● **Written request**:
Filter this data down to the lines that hold "handed", and copy them.

══ Stored records

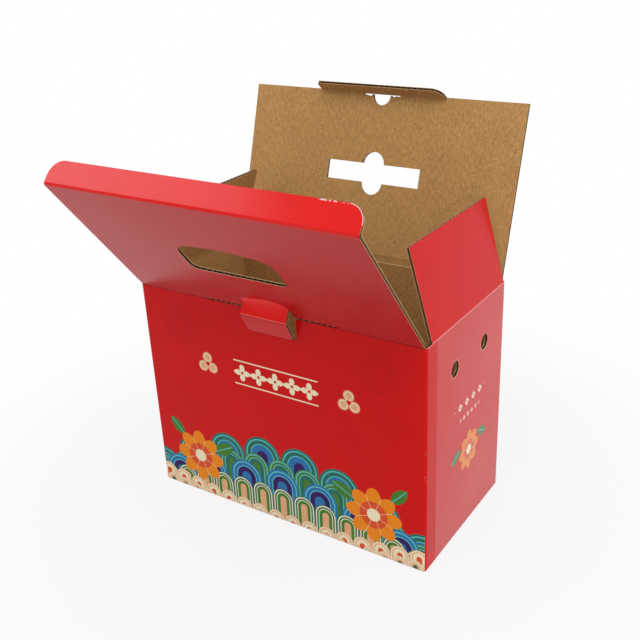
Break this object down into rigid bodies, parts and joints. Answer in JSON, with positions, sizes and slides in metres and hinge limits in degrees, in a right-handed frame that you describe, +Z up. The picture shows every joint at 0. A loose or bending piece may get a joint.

════
══ Stored records

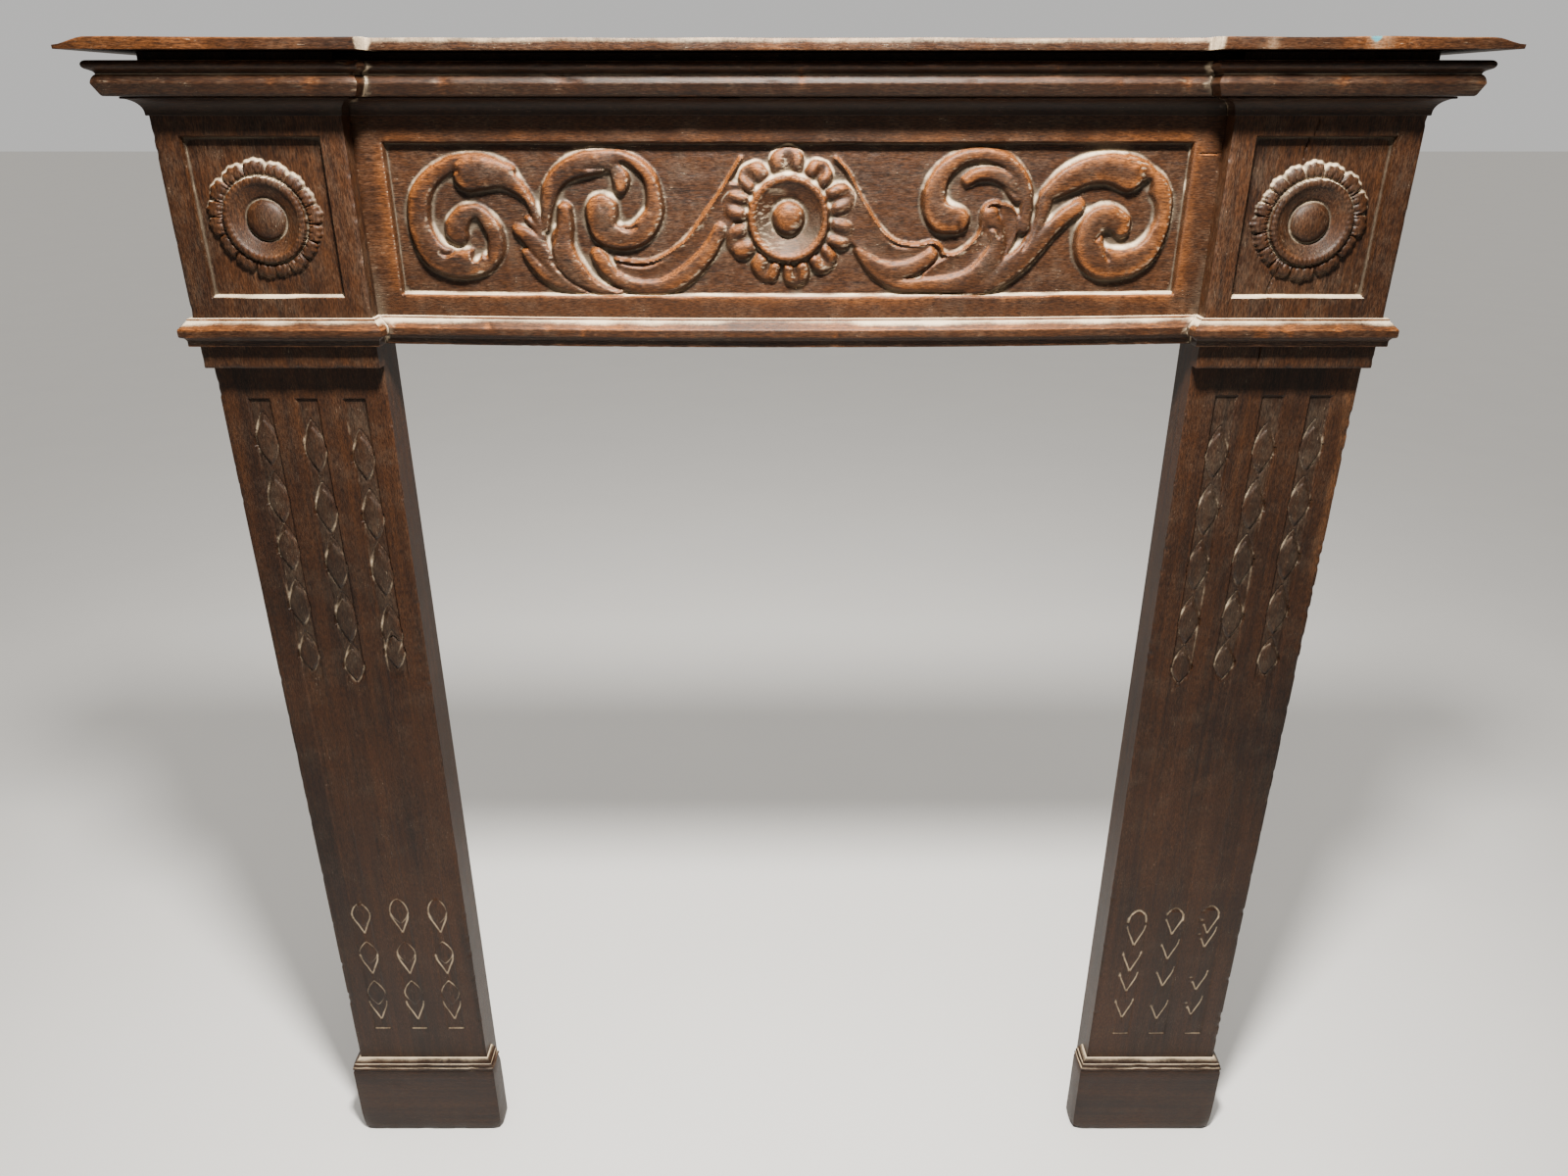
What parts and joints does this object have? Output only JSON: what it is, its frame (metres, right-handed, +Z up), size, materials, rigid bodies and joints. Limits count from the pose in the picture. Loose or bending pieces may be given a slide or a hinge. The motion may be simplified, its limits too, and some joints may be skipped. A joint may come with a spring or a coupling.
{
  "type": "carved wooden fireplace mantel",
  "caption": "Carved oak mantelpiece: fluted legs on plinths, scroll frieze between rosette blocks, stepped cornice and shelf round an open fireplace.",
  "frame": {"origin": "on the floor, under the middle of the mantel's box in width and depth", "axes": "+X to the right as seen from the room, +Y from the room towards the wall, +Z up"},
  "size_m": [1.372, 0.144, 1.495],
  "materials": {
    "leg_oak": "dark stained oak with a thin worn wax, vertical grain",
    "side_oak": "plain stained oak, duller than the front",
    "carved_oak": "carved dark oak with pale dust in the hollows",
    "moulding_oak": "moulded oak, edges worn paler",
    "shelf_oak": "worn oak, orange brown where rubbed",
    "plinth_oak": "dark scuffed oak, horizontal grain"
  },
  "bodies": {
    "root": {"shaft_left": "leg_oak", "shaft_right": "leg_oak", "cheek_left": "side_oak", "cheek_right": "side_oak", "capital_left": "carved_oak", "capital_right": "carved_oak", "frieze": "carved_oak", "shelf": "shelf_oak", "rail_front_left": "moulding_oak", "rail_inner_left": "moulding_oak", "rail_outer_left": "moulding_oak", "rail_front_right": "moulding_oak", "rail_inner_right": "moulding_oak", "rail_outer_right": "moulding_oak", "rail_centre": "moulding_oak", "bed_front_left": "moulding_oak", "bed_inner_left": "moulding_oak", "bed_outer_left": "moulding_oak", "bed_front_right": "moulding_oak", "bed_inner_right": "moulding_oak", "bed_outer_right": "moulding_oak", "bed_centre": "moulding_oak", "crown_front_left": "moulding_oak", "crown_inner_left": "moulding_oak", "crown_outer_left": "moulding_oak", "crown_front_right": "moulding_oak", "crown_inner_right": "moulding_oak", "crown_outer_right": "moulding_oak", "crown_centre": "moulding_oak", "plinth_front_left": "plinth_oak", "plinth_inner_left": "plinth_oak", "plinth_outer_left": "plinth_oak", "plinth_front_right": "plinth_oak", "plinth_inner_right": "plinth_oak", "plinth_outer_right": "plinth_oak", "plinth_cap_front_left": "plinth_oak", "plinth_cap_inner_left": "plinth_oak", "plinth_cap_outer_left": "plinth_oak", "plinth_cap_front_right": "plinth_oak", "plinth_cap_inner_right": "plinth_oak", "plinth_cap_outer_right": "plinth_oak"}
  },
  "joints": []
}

════

● **Solution for this task**:
Break this object down into rigid bodies, parts and joints. Answer in JSON, with positions, sizes and slides in metres and hinge limits in degrees, in a right-handed frame that you describe, +Z up. The picture shows every joint at 0. A loose or bending piece may get a joint.
What parts and joints does this object have? Output only JSON: what it is, its frame (metres, right-handed, +Z up), size, materials, rigid bodies and joints. Limits count from the pose in the picture. Loose or bending pieces may be given a slide or a hinge. The motion may be simplified, its limits too, and some joints may be skipped. A joint may come with a spring or a coupling.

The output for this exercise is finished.